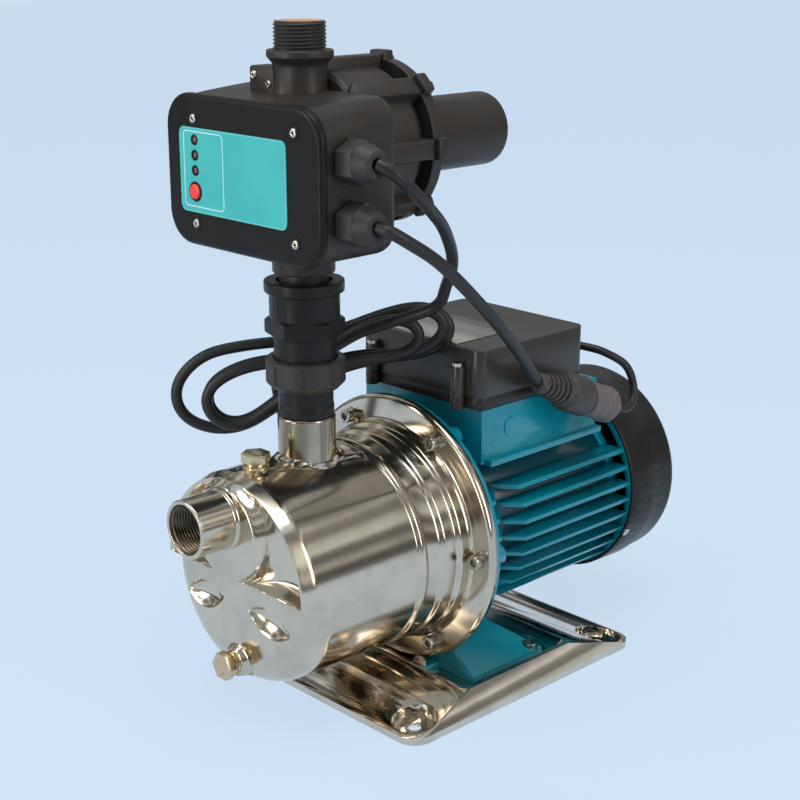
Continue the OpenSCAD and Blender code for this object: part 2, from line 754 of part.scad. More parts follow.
module motor_housing() {
    y1 = housing_end;
    color(teal)
    difference() {
        union() {
            rod(bracket_end, y1 - 6, housing_r);
            intersection() {
                turned() polygon([[0, bracket_end], [housing_r, bracket_end], [fin_tip_r, bracket_end + 15],
                    [fin_tip_r, y1], [housing_r, y1], [housing_r, y1 - 6], [0, y1 - 6]]);
                fin_rows(bracket_end, y1, fin_tip_r);
            }
            difference() {
                union() {
                    translate([-platform_w / 2, box_front + 4, shaft_z + housing_r - 5])
                        cube([platform_w, platform_l - 4, platform_h + 5]);
                    translate([-ledge_w / 2, box_front + 8, shaft_z + housing_r - 6])
                        cube([ledge_w, platform_l - 8, 4]);
                }
                translate([-platform_w / 2 + 4, box_front + 8, shaft_z + housing_r + 3])
                    cube([platform_w - 8, platform_l - 12, platform_rise]);
                rod(box_front - over, bracket_end, housing_r + 0.3);
            }
            for (s = [-1, 1]) rod(bracket_end, y1 - 6, 7, shaft_z - housing_r + 14, s * (housing_r - 18));
            for (s = [-1, 1]) side_rod(s * platform_w / 2 - 1, s * platform_w / 2 + 1, 7,
                bracket_end + 14, platform_z - 17);
        }
        rod(bracket_end - over, y1, housing_r - 5);
        post(shaft_z + housing_r - 20, shaft_z + housing_r + 20, wire_hole_r, 0, wire_hole_y);
    }
}
cover_wall = 2;
shield_rim_y = housing_end + 0.6;
shield_rim_w = 5;
cover_screw_angles = [90, 205, 335];
module at_cover_screws() {
    for (a = cover_screw_angles)
        translate([0, shield_rim_y + shield_rim_w / 2, shaft_z]) rotate([0, 90 - a, 0]) children();
}
module rear_end_shield() {
    rim_r = cover_r - cover_wall;
    color(teal)
    difference() {
        union() {
            rod(housing_end - 6, shield_rim_y + 2, housing_r - 0.2);
            rod(rear_bearing_y - 1, housing_end - 1, bearing_r + 5);
            tube(shield_rim_y, shield_rim_y + shield_rim_w, rim_r - 0.4, rim_r - 5);
            for (a = cover_screw_angles) translate([0, 0, shaft_z]) rotate([0, 90 - a, 0])
                block([-6, shield_rim_y, housing_r - 4], [6, shield_rim_y + shield_rim_w, rim_r - 2]);
        }
        rod(rear_bearing_y - 2, rear_bearing_y + bearing_w, bearing_r + fit);
        rod(housing_end - 20, housing_end + 4, shaft_d / 2 + 1);
        at_cover_screws() translate([0, 0, cover_r - 14]) cylinder(r = 1.6 + fit, h = 20);
    }
}
module cooling_fan() {
    color(black) {
        tube(fan_y - 14, fan_y + 2, 11, shaft_d / 2);
        tube(fan_y, fan_y + 2, fan_r, shaft_d / 2);
        around(fan_blades)
            block([-1.2, fan_y - 14, shaft_z + 10], [1.2, fan_y + 1, shaft_z + fan_r]);
    }
}
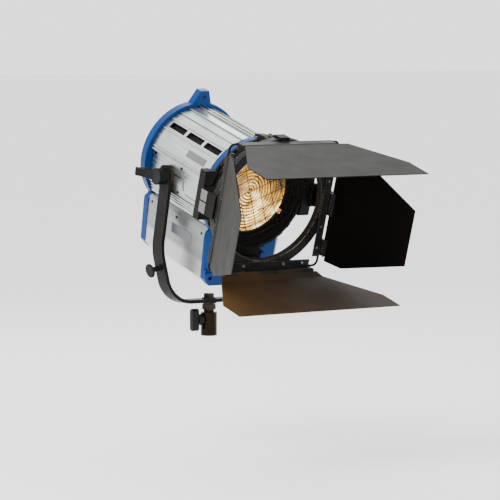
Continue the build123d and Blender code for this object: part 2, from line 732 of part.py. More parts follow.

DIRECTIONS FOR THIS TASK – Please repeat the material above, word for word and in full.

EXERCISE ANSWER –
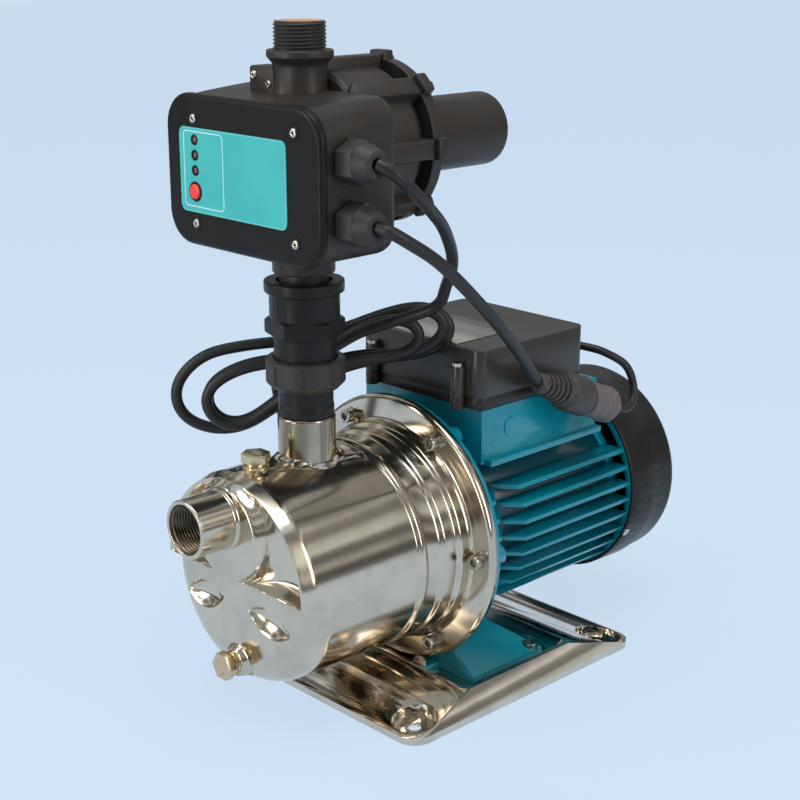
Continue the OpenSCAD and Blender code for this object: part 2, from line 754 of part.scad. More parts follow.
module motor_housing() {
    y1 = housing_end;
    color(teal)
    difference() {
        union() {
            rod(bracket_end, y1 - 6, housing_r);
            intersection() {
                turned() polygon([[0, bracket_end], [housing_r, bracket_end], [fin_tip_r, bracket_end + 15],
                    [fin_tip_r, y1], [housing_r, y1], [housing_r, y1 - 6], [0, y1 - 6]]);
                fin_rows(bracket_end, y1, fin_tip_r);
            }
            difference() {
                union() {
                    translate([-platform_w / 2, box_front + 4, shaft_z + housing_r - 5])
                        cube([platform_w, platform_l - 4, platform_h + 5]);
                    translate([-ledge_w / 2, box_front + 8, shaft_z + housing_r - 6])
                        cube([ledge_w, platform_l - 8, 4]);
                }
                translate([-platform_w / 2 + 4, box_front + 8, shaft_z + housing_r + 3])
                    cube([platform_w - 8, platform_l - 12, platform_rise]);
                rod(box_front - over, bracket_end, housing_r + 0.3);
            }
            for (s = [-1, 1]) rod(bracket_end, y1 - 6, 7, shaft_z - housing_r + 14, s * (housing_r - 18));
            for (s = [-1, 1]) side_rod(s * platform_w / 2 - 1, s * platform_w / 2 + 1, 7,
                bracket_end + 14, platform_z - 17);
        }
        rod(bracket_end - over, y1, housing_r - 5);
        post(shaft_z + housing_r - 20, shaft_z + housing_r + 20, wire_hole_r, 0, wire_hole_y);
    }
}
cover_wall = 2;
shield_rim_y = housing_end + 0.6;
shield_rim_w = 5;
cover_screw_angles = [90, 205, 335];
module at_cover_screws() {
    for (a = cover_screw_angles)
        translate([0, shield_rim_y + shield_rim_w / 2, shaft_z]) rotate([0, 90 - a, 0]) children();
}
module rear_end_shield() {
    rim_r = cover_r - cover_wall;
    color(teal)
    difference() {
        union() {
            rod(housing_end - 6, shield_rim_y + 2, housing_r - 0.2);
            rod(rear_bearing_y - 1, housing_end - 1, bearing_r + 5);
            tube(shield_rim_y, shield_rim_y + shield_rim_w, rim_r - 0.4, rim_r - 5);
            for (a = cover_screw_angles) translate([0, 0, shaft_z]) rotate([0, 90 - a, 0])
                block([-6, shield_rim_y, housing_r - 4], [6, shield_rim_y + shield_rim_w, rim_r - 2]);
        }
        rod(rear_bearing_y - 2, rear_bearing_y + bearing_w, bearing_r + fit);
        rod(housing_end - 20, housing_end + 4, shaft_d / 2 + 1);
        at_cover_screws() translate([0, 0, cover_r - 14]) cylinder(r = 1.6 + fit, h = 20);
    }
}
module cooling_fan() {
    color(black) {
        tube(fan_y - 14, fan_y + 2, 11, shaft_d / 2);
        tube(fan_y, fan_y + 2, fan_r, shaft_d / 2);
        around(fan_blades)
            block([-1.2, fan_y - 14, shaft_z + 10], [1.2, fan_y + 1, shaft_z + fan_r]);
    }
}
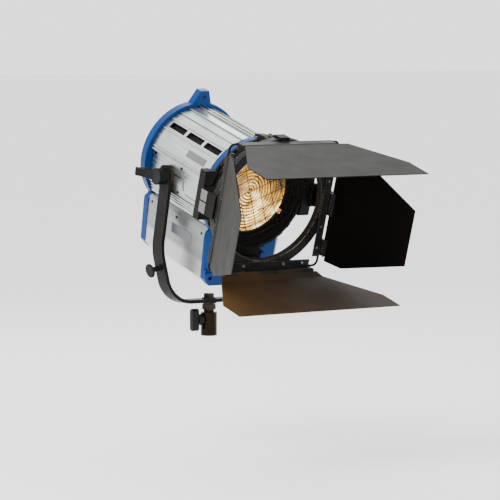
Continue the build123d and Blender code for this object: part 2, from line 732 of part.py. More parts follow.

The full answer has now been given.